Reactions: Thank You! 1 | Agree 1


----------



## DKMD (Aug 27, 2017)

Beautiful work, Barry! I think I'd steal that tri-colored piece second from the left... and then I'd come back for the others.

Reactions: Thank You! 1 | Agree 2


----------



## Salt4wa (Aug 27, 2017)

Nice work! Do you have a before picture by chance?

Reactions: Thank You! 1


----------



## steve bellinger (Aug 27, 2017)

Great job as always. That second one would of been a good candidate for a partial dye job.

Reactions: Thank You! 1


----------



## rocky1 (Aug 27, 2017)

All amazing! Beautiful pieces Barry!

Reactions: Thank You! 1 | Agree 1


----------



## Nubsnstubs (Aug 27, 2017)

Great looking pieces, Barry.... Ford Focus, huh? I don't leave home without my trailer.......... Jerry

Reactions: Thank You! 1


----------



## NYWoodturner (Aug 27, 2017)

Very nice Barry! I'd say that hail was well worth it! Gotta agree on the second one. I really like the lacquer finish too.

Reactions: Thank You! 1


----------



## barry richardson (Aug 27, 2017)

Salt4wa said:


> Nice work! Do you have a before picture by chance?


Thanks Loren, sorry I don't have any before pics


----------



## barry richardson (Aug 27, 2017)

Nubsnstubs said:


> Great looking pieces, Barry.... Ford Focus, huh? I don't leave home without my trailer.......... Jerry


What? You didn't have your trailer when you came by my house.... Yea, I thought about taking my truck, but the gas mileage on the Focus is over twice as good, it adds up for a 3000 mile trip...


----------



## barry richardson (Aug 27, 2017)

NYWoodturner said:


> Very nice Barry! I'd say that hail was well worth it! Gotta agree on the second one. I really like the lacquer finish too.


Thanks Scott, the lacquer works great on a fine grained wood like maple, but in hindsight, I wish I would have used an oil based finish on them, I think it would have coaxed out a bit more figure.... but I was in lacquer auto pilot and didn't think about it till later...

Reactions: Like 1


----------



## TMAC (Aug 27, 2017)

Really nice. Always impressive.

Reactions: Thank You! 1


----------



## Nubsnstubs (Aug 27, 2017)

barry richardson said:


> What? You didn't have your trailer when you came by my house.... Yea, I thought about taking my truck, but the gas mileage on the Focus is over twice as good, it adds up for a 3000 mile trip...

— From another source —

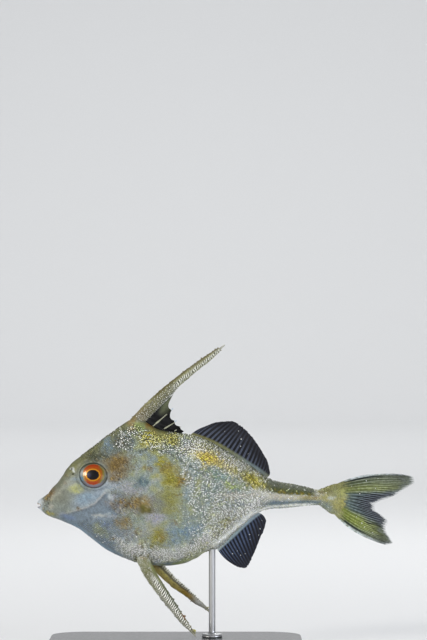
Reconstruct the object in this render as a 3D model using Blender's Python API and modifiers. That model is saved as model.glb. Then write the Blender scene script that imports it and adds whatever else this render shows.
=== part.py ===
"""A long-tail tripodfish at life size, as a still display model on a plain stand.

Lengths in this file are millimetres until the meshes are made. A station is a pair (s, h): s runs along the
fish from the tip of the snout, and h is the height above the level line from the jaw to the fork of the tail.
The head points to -X, the back to +Z, and the fish's own left side faces -Y.
"""

import math

import bmesh
import bpy
import numpy as np

# Driving dimensions
METRE = 0.001
TOTAL_LENGTH = 125.7
GAP = 0.3
BASE_THICKNESS = 4.0
TIP_CLEARANCE = 1.2
LOWEST_TIP = -44.6
LEVEL_LINE = BASE_THICKNESS + TIP_CLEARANCE - LOWEST_TIP

# Body: stations of the back and the belly, the height where it is widest, and its half width there
BACK = [
    (0.0, -0.5), (0.5, 0.1), (1.3, 0.7), (2.4, 1.4), (3.6, 2.4), (5.0, 4.1), (6.7, 5.8), (7.8, 7.5),
    (9.0, 9.4), (10.3, 11.1), (11.4, 12.4), (13.3, 14.0), (15.6, 15.6), (18.8, 18.0), (23.1, 21.5),
    (27.3, 24.5), (30.7, 26.6), (33.2, 27.4), (35.6, 26.4), (37.8, 24.8), (40.2, 23.5), (45.2, 22.6),
    (51.0, 21.8), (56.8, 19.8), (60.2, 18.1), (67.0, 14.0), (73.1, 10.1), (76.2, 7.7), (78.6, 6.6),
    (85.3, 5.3), (89.2, 4.5), (93.0, 3.5), (95.9, 4.4), (98.6, 5.3), (101.0, 5.5),
]
BELLY = [
    (0.0, -2.6), (0.5, -3.1), (1.4, -3.7), (2.7, -4.8), (4.4, -5.7), (6.5, -6.3), (8.6, -7.1),
    (10.7, -8.0), (14.1, -9.8), (18.0, -12.8), (21.4, -15.5), (24.8, -17.5), (29.9, -19.8),
    (35.9, -21.4), (42.2, -22.0), (48.6, -21.1), (52.8, -19.4), (56.1, -17.2), (59.6, -16.4),
    (65.3, -11.4), (70.8, -6.3), (73.6, -4.2), (76.2, -3.2), (78.6, -2.8), (85.3, -2.4), (90.9, -1.7),
    (93.4, -1.7), (95.4, -2.9), (97.6, -4.5), (101.0, -5.0),
]
WIDEST_LEVEL = [
    (0.0, -1.6), (5.0, -0.8), (10.0, 1.2), (18.0, 3.0), (30.0, 3.0), (45.0, 1.0), (60.0, 1.0),
    (73.0, 2.6), (80.0, 1.6), (93.0, 0.9), (101.0, 0.2),
]
HALF_WIDTH = [
    (0.0, 1.3), (0.6, 2.0), (1.5, 2.45), (2.4, 2.5), (3.4, 2.3), (4.3, 2.65), (10.0, 4.3), (15.0, 5.4),
    (20.0, 6.2), (28.0, 7.4), (36.0, 8.2), (44.0, 8.2), (52.0, 7.5), (60.0, 6.2), (68.0, 4.6),
    (75.0, 3.3), (82.0, 2.6), (88.0, 2.2), (93.0, 1.9), (96.0, 1.9), (99.0, 1.5), (101.0, 0.9),
]
BACK_GROWTH = 1.4
EDGE_SHARPNESS = [(0.0, 0.85), (12.0, 0.95), (30.0, 1.1), (60.0, 1.15), (80.0, 1.0), (101.0, 0.9)]
SNOUT_END = 4.8
HEAD_END = 32.4
TRUNK_END = 74.8
BODY_END = 101.0
SNOUT_STEP = 0.6
HEAD_STEP = 1.5
TRUNK_STEP = 2.2
STALK_STEP = 1.7
AROUND = 32

# Eye: an eyeball flattened along its own axis, which leans forward and up with the side of the head
EYE_AT = (18.6, 8.4)
EYE_OFF_CENTRE = 3.75
EYE_HALF = (4.6, 2.45, 4.15)
EYE_TURN_FORWARD = math.radians(8)
EYE_TURN_UP = math.radians(10)
EYE_FACES = (22, 11)

# Mouth and nostrils
MOUTH_LEVEL = -1.75
MOUTH_WEDGE = [(-1.0, 0.72), (1.3, 0.18), (3.0, 0.12)]
MOUTH_CUT_HALF = 6.0
TOOTH = (0.34, 0.5, 1.25)
TEETH_A_SIDE = 3
TOOTH_PITCH = 1.15
TEETH_FROM = 0.55
TEETH_CURVE = 0.12
LOWER_TEETH_BACK = 0.35
TOOTH_ROOT = 0.35
TOOTH_BITE = 0.22
TOOTH_TIP = 0.8
TOOTH_LEAN = 0.3
NOSTRILS = [((11.3, 10.4), 0.42), ((11.9, 8.9), 0.5)]
NOSTRIL_DEPTH = 0.7
NOSTRIL_FACES = (10, 6)

# Gill opening: a slit before the pectoral fin, from its upper end to its lower end
GILL_SLIT = [(35.2, 3.0), (34.4, 0.6), (34.3, -2.2), (35.0, -4.9)]
SLIT_WIDTH = 0.8
SLIT_DEPTH = 1.2
SLIT_STATIONS = 9
SLIT_END_WIDTH = 0.25
SLIT_END_DEPTH = 0.2

# Spines: centre line, half width seen from the side, and how thick they are across for each part of that
DORSAL_SPINE = [
    (31.0, 23.6), (34.7, 28.0), (40.7, 33.9), (46.6, 39.4), (50.0, 42.2), (53.5, 44.9), (57.0, 47.5),
    (59.6, 49.5), (61.0, 50.6), (62.4, 51.8),
]
DORSAL_SPINE_HALF = [2.2, 2.05, 1.95, 1.5, 1.35, 1.2, 1.0, 0.8, 0.5, 0.28]
LEFT_PELVIC = [
    (34.2, -17.6), (35.9, -21.3), (38.7, -26.2), (40.9, -29.3), (43.0, -32.2), (45.0, -34.8),
    (46.9, -37.4), (49.1, -40.2), (50.9, -42.3), (52.7, LOWEST_TIP),
]
LEFT_PELVIC_HALF = [2.0, 2.1, 1.85, 1.75, 1.6, 1.45, 1.2, 0.95, 0.65, 0.26]
RIGHT_PELVIC = [
    (33.4, -17.8), (36.6, -20.2), (40.2, -22.8), (42.8, -25.5), (45.3, -28.0), (48.1, -30.3),
    (50.7, -32.5), (53.0, -34.6), (55.4, -36.4), (57.4, -38.4),
]
RIGHT_PELVIC_HALF = [1.7, 1.75, 1.75, 1.7, 1.55, 1.35, 1.15, 0.95, 0.65, 0.28]
SPINE_FLATNESS = 0.78
PELVIC_ROOT = 2.05
LEFT_SPREAD = math.radians(16)
RIGHT_SPREAD = math.radians(20)
SPINE_SIDES = 10
SPINE_RINGS = 18
SPREAD_FROM_RING = 2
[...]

I should have clarified. When I travel out of state, I never leave home without my trailer. Instate, I rarely take it unless I'm after rock or wood........ Jerry (in Tucson)


----------



## Tony (Aug 28, 2017)

Stunning pieces as always Barry! I'll wait awhile then go to Docs to steal that second one from him. I don't care to go into Okie territory but that piece would be worth it!!! Tony

Reactions: Thank You! 1


----------



## Graybeard (Aug 28, 2017)

Amazing pieces. Did you get much tear out from silver maple? The finish is beautiful.

Reactions: Thank You! 1


----------



## barry richardson (Aug 28, 2017)

Graybeard said:


> Amazing pieces. Did you get much tear out from silver maple? The finish is beautiful.


Yes I found it was hard to get a clean cut on this stuff, it forced me to really work on improving my shear cut with the gouge... insides still have some rough patches.....


----------



## Nature Man (Aug 28, 2017)

You continue to set an incredibly high standard for the rest of us! Amazing turnings! Chuck

Reactions: Thank You! 1


----------



## DKMD (Aug 28, 2017)

Tony said:


> Stunning pieces as always Barry! I'll wait awhile then go to Docs to steal that second one from him. I don't care to go into Okie territory but that piece would be worth it!!! Tony



I'm planning to keep it on a high shelf...

Reactions: Funny 3


----------



## Tony (Aug 28, 2017)

DKMD said:


> I'm planning to keep it on a high shelf...



Who's going to put it there for you??

Reactions: Funny 2


----------



## DKMD (Aug 28, 2017)

Tony said:


> Who's going to put it there for you??


My son is getting pretty tall.

Reactions: Funny 2


----------



## Spinartist (Aug 31, 2017)

Awesome work as usual!!

Reactions: Thank You! 1


----------